Katherine Burik, a human resources consultant with KBR Leadership Initiative in Canton, Ohio, has seen vivid evidence of the value of survey data in designing programs that produce positive results. Just as often, she has observed what happens when a company continues to survey employees without doing anything about the findings.

“If you ask the right questions, surveys will tell you everything you need to know about how to improve the work environment,” Burik says. “Then it’s up to you to use the data.”

Process Survey Results for Success

Nine years ago, Company A, a 1,000-employee manufacturing firm based in Ohio, identified troubling scores in the areas of leadership, communication and rewards. Employee satisfaction scores were also low across the board -- hitting as low as 20 percent at one site.

Under Burik’s direction, the human resources department changed the company’s performance management system to incorporate a structured rating process to raise the bar on performance expectations. The company also implemented a new bonus system that rewarded A players, while C players who didn’t improve were terminated. Burik trained and mentored managers on providing feedback and more clearly communicating performance expectations.

After three years of the new process, the number of A-rated employees rose from 15 percent to 20 percent, while C-rated employees showed a corresponding drop. Survey results showed measurable improvements in communication, rewards and leader credibility, and employees reported a clearer perception of what it meant to be a top performer.
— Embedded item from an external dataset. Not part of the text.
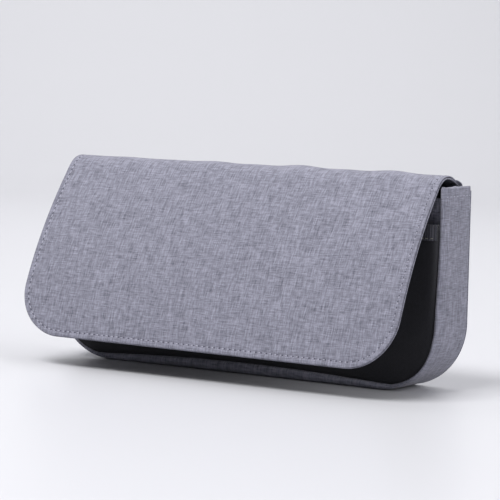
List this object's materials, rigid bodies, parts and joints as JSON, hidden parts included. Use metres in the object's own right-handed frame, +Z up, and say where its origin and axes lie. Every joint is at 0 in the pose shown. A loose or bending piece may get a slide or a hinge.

Finally, at the company’s most troubled manufacturing site, job satisfaction rose steadily from 20 percent in 1997 to 65 percent.

Don’t Survey If Change Won’t Follow

At Company B, the story is very different. Annual surveys kept turning up the same results, yet nothing was done about it. Brought in as an outside consultant, Burik is working to break the cycle. “I advised them not to do any more surveys if they’re not going to do anything about the results,” she says. “The employees were tired of taking surveys and wondered why they bothered when it made no difference.”

Looking deeper, Burik discovered a lack of cooperation between operations and HR that made it virtually impossible for HR to initiate enterprisewide change. She is working to resolve this impasse as a necessary first step before attempting to address the survey findings.

HR and the Bottom Line

In its role as business partner to all of a company’s functional areas, HR must take the lead in initiating, managing, measuring and reporting the results of new programs that affect employee performance and job satisfaction. Of course, it’s essential to gain the support senior management and companywide buy-in to ensure program success. The best way to do this is to tie new programs to business performance and then, as results become available, clearly connect the outcome to the program.

“Actually getting results is the only way that HR can demonstrate to senior management that they value the bottom line and that employee attitude can be tied to profitability,” Burik says.